## WHAT IS NEEDED:
Copy every line, exactly and only, from the line containing "failed = [item.Name" to the line containing "for node in", both lines included.

## DATA ENTRIES:
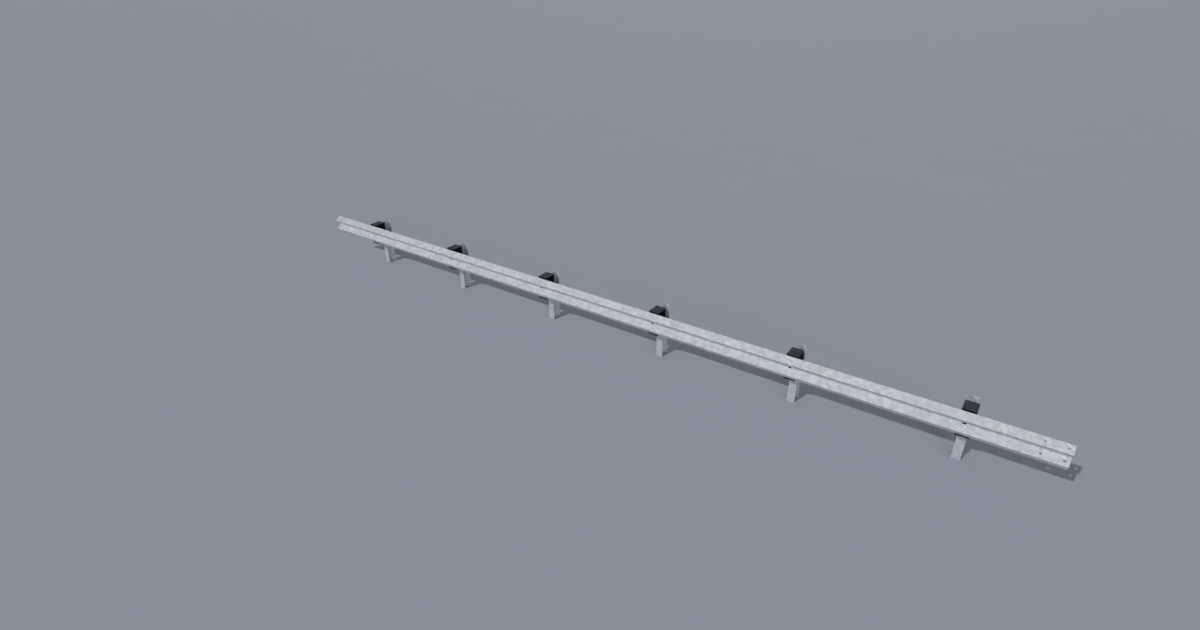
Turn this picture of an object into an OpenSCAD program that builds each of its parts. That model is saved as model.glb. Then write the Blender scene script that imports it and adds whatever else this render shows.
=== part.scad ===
--
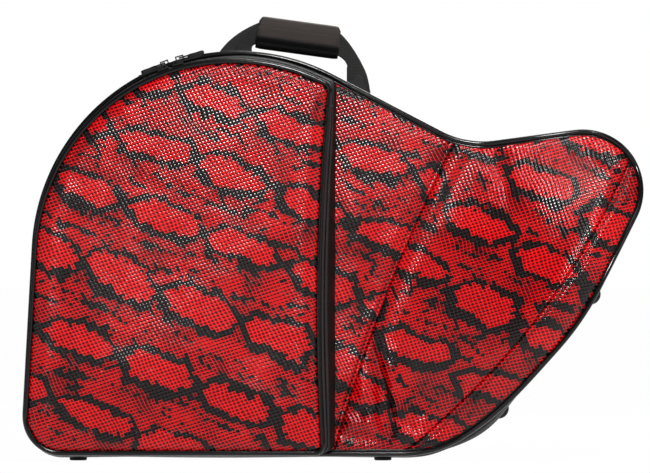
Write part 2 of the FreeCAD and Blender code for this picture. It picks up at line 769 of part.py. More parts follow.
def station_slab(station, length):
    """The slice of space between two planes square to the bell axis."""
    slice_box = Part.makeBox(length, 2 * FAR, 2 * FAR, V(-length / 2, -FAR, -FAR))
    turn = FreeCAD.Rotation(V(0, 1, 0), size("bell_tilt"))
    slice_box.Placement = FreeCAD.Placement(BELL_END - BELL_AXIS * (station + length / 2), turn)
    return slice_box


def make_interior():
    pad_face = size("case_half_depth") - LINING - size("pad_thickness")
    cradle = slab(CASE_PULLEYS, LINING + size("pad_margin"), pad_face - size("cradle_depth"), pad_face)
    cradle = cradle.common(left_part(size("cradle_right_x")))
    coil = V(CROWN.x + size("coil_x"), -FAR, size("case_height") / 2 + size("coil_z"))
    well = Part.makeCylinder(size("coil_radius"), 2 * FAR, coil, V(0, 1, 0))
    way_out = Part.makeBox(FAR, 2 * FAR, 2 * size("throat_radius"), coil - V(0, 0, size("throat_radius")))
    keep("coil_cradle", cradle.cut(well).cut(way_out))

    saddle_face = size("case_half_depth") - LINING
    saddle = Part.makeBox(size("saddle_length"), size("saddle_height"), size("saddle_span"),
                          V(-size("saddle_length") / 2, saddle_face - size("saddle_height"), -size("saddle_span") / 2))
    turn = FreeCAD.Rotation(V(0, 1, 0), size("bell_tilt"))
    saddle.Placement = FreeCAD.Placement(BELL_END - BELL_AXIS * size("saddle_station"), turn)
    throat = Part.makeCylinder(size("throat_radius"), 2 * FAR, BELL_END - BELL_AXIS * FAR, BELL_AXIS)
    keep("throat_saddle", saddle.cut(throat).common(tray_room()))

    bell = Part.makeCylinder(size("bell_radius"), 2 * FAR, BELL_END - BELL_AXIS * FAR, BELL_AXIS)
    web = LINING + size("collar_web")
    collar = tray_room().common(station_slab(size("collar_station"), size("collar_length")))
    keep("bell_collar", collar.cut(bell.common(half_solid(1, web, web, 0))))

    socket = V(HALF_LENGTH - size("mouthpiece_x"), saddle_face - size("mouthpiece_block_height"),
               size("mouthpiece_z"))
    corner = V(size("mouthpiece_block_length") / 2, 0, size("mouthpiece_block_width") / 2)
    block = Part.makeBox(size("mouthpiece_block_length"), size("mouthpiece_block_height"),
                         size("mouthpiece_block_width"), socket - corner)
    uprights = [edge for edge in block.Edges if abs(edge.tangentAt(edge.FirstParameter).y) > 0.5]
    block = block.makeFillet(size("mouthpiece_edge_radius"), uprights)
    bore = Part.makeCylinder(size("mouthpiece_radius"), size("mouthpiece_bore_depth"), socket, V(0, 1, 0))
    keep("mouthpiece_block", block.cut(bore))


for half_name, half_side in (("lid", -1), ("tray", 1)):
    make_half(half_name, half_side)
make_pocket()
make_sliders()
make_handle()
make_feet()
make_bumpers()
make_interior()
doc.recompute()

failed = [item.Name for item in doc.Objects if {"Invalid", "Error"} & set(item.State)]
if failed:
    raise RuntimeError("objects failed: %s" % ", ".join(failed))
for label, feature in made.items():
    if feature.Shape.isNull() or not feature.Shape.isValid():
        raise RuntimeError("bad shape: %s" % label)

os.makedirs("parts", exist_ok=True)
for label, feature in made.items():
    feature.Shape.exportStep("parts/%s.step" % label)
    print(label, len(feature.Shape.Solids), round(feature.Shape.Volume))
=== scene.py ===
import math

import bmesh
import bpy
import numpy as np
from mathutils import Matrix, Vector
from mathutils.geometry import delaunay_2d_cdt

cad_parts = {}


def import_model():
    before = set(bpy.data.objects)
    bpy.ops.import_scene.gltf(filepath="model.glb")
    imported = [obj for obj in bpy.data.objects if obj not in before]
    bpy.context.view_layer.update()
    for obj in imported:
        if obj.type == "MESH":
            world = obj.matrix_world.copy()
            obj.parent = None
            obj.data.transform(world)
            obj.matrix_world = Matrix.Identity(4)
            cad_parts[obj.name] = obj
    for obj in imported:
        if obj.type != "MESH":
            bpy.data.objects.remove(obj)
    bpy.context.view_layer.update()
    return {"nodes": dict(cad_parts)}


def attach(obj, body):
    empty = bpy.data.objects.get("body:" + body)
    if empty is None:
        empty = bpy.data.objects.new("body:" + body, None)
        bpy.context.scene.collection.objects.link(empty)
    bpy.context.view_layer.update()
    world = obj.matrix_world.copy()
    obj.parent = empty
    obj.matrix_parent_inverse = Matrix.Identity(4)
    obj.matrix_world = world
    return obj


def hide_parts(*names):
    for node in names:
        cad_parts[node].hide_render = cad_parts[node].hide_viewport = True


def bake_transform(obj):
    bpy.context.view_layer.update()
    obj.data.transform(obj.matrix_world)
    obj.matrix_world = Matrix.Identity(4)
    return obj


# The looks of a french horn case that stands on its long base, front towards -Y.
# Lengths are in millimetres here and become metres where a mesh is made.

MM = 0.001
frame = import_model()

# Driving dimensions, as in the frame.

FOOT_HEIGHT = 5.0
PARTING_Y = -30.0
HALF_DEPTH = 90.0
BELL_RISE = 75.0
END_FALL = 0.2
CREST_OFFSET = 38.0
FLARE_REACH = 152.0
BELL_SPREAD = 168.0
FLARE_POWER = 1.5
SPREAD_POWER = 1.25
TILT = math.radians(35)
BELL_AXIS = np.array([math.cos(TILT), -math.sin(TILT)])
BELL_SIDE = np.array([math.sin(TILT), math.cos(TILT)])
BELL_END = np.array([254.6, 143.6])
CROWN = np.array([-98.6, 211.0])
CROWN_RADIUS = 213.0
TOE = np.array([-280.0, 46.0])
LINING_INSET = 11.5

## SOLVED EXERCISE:
failed = [item.Name for item in doc.Objects if {"Invalid", "Error"} & set(item.State)]
if failed:
    raise RuntimeError("objects failed: %s" % ", ".join(failed))
for label, feature in made.items():
    if feature.Shape.isNull() or not feature.Shape.isValid():
        raise RuntimeError("bad shape: %s" % label)

os.makedirs("parts", exist_ok=True)
for label, feature in made.items():
    feature.Shape.exportStep("parts/%s.step" % label)
    print(label, len(feature.Shape.Solids), round(feature.Shape.Volume))
=== scene.py ===
import math

import bmesh
import bpy
import numpy as np
from mathutils import Matrix, Vector
from mathutils.geometry import delaunay_2d_cdt

cad_parts = {}


def import_model():
    before = set(bpy.data.objects)
    bpy.ops.import_scene.gltf(filepath="model.glb")
    imported = [obj for obj in bpy.data.objects if obj not in before]
    bpy.context.view_layer.update()
    for obj in imported:
        if obj.type == "MESH":
            world = obj.matrix_world.copy()
            obj.parent = None
            obj.data.transform(world)
            obj.matrix_world = Matrix.Identity(4)
            cad_parts[obj.name] = obj
    for obj in imported:
        if obj.type != "MESH":
            bpy.data.objects.remove(obj)
    bpy.context.view_layer.update()
    return {"nodes": dict(cad_parts)}


def attach(obj, body):
    empty = bpy.data.objects.get("body:" + body)
    if empty is None:
        empty = bpy.data.objects.new("body:" + body, None)
        bpy.context.scene.collection.objects.link(empty)
    bpy.context.view_layer.update()
    world = obj.matrix_world.copy()
    obj.parent = empty
    obj.matrix_parent_inverse = Matrix.Identity(4)
    obj.matrix_world = world
    return obj


def hide_parts(*names):
    for node in names:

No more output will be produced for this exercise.